__Task requirements__:
Count every line that includes the string "joints" in the entries that follow. Nothing besides the number is needed.

-=-=-=-=-

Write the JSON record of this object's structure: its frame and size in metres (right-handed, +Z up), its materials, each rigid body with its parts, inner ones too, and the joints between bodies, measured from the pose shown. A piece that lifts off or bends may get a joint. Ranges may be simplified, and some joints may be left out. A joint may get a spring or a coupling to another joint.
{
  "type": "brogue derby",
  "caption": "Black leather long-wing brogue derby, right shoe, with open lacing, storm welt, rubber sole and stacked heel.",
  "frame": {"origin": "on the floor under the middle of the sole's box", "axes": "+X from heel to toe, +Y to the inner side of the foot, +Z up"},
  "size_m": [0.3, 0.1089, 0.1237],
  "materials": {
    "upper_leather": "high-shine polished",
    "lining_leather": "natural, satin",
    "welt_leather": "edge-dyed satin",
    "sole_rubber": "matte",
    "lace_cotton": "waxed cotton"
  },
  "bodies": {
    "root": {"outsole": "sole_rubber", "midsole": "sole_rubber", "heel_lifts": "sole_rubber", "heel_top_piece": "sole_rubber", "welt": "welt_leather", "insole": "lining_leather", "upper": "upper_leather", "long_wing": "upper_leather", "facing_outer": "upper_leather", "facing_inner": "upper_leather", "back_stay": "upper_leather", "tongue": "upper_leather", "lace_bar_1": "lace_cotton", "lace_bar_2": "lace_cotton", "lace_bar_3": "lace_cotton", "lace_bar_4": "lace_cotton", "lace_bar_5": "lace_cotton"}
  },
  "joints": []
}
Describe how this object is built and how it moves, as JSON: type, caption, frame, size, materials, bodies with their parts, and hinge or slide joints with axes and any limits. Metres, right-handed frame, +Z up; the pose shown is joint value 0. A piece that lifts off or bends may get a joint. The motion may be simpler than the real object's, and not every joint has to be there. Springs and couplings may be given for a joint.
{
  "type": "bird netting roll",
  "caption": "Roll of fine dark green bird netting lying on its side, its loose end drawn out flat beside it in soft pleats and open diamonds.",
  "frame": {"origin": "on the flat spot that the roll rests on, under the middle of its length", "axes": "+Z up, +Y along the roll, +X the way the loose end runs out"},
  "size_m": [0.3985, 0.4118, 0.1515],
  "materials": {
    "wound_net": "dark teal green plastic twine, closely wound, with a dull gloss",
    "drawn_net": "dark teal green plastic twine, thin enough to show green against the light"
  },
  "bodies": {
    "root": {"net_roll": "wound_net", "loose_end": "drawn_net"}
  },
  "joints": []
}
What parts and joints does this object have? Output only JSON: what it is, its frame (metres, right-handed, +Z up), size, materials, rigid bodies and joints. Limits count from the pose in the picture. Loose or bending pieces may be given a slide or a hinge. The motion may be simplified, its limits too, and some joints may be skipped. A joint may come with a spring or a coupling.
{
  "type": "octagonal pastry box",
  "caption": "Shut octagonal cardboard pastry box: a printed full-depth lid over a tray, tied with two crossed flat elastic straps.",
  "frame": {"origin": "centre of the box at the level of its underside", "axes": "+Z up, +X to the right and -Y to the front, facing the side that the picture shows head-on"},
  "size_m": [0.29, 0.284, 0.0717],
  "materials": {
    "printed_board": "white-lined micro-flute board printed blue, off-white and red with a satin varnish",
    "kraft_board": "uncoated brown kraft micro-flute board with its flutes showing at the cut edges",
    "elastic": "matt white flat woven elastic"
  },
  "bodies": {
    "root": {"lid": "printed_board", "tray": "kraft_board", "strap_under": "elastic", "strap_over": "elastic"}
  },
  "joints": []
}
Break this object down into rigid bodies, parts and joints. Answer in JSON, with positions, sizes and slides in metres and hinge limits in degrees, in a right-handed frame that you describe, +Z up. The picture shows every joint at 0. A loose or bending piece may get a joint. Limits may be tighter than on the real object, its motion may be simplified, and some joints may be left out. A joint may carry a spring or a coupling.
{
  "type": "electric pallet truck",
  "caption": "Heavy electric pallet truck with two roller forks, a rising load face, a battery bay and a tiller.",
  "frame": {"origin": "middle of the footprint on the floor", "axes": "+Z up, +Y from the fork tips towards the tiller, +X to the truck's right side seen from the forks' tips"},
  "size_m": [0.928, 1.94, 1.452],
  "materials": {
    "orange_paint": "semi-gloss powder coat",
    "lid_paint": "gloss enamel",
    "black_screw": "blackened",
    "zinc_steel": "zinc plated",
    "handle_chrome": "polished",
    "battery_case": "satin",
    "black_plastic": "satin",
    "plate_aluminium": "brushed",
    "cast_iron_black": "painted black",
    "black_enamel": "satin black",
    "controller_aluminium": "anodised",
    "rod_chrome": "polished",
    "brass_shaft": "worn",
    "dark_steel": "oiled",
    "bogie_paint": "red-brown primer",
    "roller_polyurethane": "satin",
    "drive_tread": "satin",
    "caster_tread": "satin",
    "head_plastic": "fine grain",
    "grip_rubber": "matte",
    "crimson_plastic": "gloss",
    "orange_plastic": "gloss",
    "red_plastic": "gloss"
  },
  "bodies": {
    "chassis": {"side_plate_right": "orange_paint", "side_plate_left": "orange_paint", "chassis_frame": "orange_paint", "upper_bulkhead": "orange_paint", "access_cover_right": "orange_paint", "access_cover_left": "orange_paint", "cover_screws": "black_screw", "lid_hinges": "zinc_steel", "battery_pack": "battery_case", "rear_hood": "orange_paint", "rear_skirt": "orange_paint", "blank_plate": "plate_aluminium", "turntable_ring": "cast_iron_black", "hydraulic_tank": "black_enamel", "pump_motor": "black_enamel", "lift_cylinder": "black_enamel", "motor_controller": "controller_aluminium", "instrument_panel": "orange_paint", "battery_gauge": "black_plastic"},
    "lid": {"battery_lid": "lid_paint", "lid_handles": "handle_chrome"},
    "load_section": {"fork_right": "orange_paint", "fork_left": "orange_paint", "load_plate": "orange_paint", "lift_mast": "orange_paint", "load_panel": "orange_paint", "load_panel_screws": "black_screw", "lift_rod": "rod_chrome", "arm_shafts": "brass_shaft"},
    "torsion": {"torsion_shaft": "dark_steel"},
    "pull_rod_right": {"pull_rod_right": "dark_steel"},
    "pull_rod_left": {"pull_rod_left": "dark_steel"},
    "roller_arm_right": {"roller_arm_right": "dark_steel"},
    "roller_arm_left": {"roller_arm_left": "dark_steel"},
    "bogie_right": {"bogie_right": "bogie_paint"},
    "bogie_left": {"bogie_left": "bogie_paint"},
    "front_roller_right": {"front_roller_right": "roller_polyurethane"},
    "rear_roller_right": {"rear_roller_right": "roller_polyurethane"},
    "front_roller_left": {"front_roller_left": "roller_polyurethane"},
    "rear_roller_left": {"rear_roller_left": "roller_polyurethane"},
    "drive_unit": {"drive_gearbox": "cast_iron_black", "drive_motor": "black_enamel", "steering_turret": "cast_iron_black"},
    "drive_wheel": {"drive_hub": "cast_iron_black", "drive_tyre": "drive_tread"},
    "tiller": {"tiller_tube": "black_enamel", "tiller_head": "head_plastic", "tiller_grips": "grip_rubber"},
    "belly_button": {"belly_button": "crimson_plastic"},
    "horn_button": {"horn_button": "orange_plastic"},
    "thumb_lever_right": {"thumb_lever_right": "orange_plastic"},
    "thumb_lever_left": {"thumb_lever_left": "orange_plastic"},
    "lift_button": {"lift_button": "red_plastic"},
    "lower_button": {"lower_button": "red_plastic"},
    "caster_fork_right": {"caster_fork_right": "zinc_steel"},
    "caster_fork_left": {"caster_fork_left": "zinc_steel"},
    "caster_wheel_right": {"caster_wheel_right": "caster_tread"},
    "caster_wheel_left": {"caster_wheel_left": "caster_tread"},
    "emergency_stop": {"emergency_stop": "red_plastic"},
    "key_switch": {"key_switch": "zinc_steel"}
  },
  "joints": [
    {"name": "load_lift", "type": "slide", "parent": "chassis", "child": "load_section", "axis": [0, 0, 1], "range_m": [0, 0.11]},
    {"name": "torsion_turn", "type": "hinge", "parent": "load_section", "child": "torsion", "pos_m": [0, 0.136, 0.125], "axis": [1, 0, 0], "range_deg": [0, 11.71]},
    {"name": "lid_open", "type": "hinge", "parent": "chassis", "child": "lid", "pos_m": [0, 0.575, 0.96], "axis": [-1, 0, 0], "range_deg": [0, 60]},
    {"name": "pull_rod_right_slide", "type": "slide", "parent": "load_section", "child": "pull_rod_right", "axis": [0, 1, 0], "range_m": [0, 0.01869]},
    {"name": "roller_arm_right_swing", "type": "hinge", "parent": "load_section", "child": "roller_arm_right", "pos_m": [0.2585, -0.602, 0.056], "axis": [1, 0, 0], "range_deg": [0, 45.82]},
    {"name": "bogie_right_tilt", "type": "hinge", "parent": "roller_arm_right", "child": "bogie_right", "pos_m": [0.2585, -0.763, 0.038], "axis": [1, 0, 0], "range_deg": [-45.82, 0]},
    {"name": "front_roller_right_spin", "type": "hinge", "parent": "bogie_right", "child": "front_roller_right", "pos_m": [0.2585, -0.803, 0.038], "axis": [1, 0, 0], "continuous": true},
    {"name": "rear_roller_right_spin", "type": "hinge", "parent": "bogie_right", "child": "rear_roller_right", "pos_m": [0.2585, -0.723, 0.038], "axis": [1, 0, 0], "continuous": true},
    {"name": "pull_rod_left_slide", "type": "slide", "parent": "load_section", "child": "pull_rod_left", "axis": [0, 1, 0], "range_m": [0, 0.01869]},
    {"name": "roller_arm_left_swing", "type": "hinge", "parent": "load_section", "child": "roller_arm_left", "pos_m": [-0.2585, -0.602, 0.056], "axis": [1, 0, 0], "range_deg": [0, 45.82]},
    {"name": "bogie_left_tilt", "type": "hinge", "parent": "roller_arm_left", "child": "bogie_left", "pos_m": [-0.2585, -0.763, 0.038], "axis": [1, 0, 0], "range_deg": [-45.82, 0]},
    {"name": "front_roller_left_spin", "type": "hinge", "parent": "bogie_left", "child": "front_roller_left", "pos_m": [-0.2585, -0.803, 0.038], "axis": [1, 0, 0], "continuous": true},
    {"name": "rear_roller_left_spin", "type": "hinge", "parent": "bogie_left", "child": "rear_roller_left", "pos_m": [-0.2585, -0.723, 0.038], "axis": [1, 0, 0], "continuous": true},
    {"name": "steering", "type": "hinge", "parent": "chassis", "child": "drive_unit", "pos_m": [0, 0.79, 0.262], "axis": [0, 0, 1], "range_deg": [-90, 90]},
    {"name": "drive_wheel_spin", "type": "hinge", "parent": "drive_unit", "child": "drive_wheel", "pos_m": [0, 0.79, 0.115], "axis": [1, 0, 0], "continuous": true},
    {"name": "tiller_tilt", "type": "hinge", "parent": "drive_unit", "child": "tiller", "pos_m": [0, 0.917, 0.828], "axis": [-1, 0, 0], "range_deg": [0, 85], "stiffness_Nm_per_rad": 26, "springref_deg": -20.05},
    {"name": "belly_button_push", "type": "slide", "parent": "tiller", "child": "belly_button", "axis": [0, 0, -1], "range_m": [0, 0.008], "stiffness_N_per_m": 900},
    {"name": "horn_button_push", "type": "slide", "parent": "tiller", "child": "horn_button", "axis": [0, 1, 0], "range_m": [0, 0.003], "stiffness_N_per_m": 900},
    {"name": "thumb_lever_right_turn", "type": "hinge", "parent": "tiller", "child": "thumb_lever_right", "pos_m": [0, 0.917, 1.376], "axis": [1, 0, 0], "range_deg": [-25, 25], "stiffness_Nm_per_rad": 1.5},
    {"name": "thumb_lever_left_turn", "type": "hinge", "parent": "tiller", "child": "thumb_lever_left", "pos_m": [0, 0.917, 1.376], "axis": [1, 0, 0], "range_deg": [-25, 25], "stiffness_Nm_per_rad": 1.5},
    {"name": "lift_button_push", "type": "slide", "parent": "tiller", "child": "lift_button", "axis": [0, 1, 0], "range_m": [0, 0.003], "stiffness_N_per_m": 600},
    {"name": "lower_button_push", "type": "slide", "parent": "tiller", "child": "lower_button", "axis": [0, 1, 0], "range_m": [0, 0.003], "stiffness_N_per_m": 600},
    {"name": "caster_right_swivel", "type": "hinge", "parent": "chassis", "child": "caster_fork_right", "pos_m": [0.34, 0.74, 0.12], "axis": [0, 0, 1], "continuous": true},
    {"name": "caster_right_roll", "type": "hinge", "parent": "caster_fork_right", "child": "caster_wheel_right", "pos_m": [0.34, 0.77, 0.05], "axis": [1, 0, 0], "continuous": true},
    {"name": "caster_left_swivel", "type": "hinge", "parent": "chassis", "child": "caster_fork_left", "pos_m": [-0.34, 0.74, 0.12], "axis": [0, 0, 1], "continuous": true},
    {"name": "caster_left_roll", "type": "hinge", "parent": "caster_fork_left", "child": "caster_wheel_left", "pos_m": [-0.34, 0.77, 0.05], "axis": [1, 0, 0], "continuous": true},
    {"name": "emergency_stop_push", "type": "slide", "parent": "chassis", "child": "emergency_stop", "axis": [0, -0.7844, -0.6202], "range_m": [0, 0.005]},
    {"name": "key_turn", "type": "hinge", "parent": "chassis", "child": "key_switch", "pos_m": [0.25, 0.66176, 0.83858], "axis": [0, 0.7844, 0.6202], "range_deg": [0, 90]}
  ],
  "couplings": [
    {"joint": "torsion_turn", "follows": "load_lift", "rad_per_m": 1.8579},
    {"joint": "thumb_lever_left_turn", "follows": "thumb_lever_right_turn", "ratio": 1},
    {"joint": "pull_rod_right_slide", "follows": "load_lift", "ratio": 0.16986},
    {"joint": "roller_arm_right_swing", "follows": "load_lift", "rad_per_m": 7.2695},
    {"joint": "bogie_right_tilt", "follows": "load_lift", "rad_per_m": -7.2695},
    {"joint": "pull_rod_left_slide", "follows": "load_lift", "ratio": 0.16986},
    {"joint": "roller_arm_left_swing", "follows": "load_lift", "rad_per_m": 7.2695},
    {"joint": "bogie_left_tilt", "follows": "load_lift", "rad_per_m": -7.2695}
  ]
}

-=-=-=-=-

__Finished answer__:
8